Yep. bear in mind that many mail admins *are* using high-FP bls like SPEWS, and *don't even realise what that means*.
I know because SpamAssassin's mailing list host is listed in SPEWS ;)
I'm 100% behind Jeff's position here; "set and forget" is the only *useful* mode for a BL, even if that means it doesn't hit 100% of the spam out there.
- --j.
Jeff Chan wrote:
if we wanted to block all spam we could list *
Works in both directions, if you wanted to white list sites with some potential "legitimate use" (and your last message indicated that this includes abusive scams), then you could white list *.
we have some good spam sources and we need to find ways to eliminate false positives.
You have collected some ways in the new listing policy. If you need more ways you could test the PR (it's probably not much better than Alexa, but you could test it with IE - sorry, I can't help you there, I've never implemented the hack to get a PR without IE, I only know that it exists ;-).
We are not trying to "find every spammer."
I know. But sometimes you're apparently trying to find every not-yet-spammer, and for obvious reasons both ways won't work.
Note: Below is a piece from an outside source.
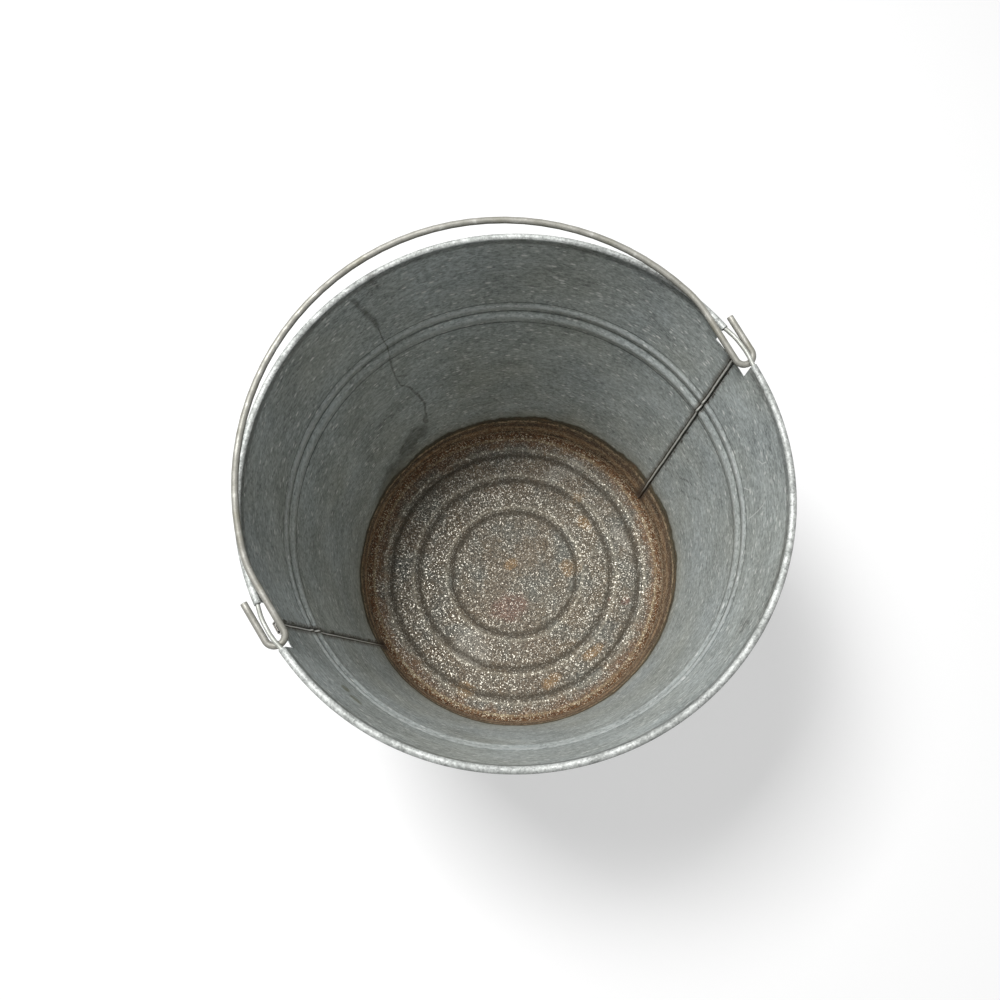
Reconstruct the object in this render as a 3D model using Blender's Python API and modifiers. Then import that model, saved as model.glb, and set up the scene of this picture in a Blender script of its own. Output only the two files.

we would have lists that were largely unusable.
Yes, there are too many domains to list them all. Just ignore dubious cases until they really show up somewhere. BLs without any FPs are IMHO technically impossible, unless they are empty.
Bye, Frank
On Sunday, October 3, 2004, 3:05:38 PM, Frank Ellermann wrote:
We are not trying to "find every spammer."
I know. But sometimes you're apparently trying to find every not-yet-spammer, and for obvious reasons both ways won't work.
The question is very simple. If a domain could appear in ordinary ham by ordinary users (i.e. not spammers) then we should not list it.
Hopefully we all agree that we don't want to block hams.
we would have lists that were largely unusable.
Yes, there are too many domains to list them all. Just ignore dubious cases until they really show up somewhere. BLs without any FPs are IMHO technically impossible, unless they are empty.
Probably true, but we can still try to reduce FPs.
Jeff C. -- "If it appears in hams, then don't list it."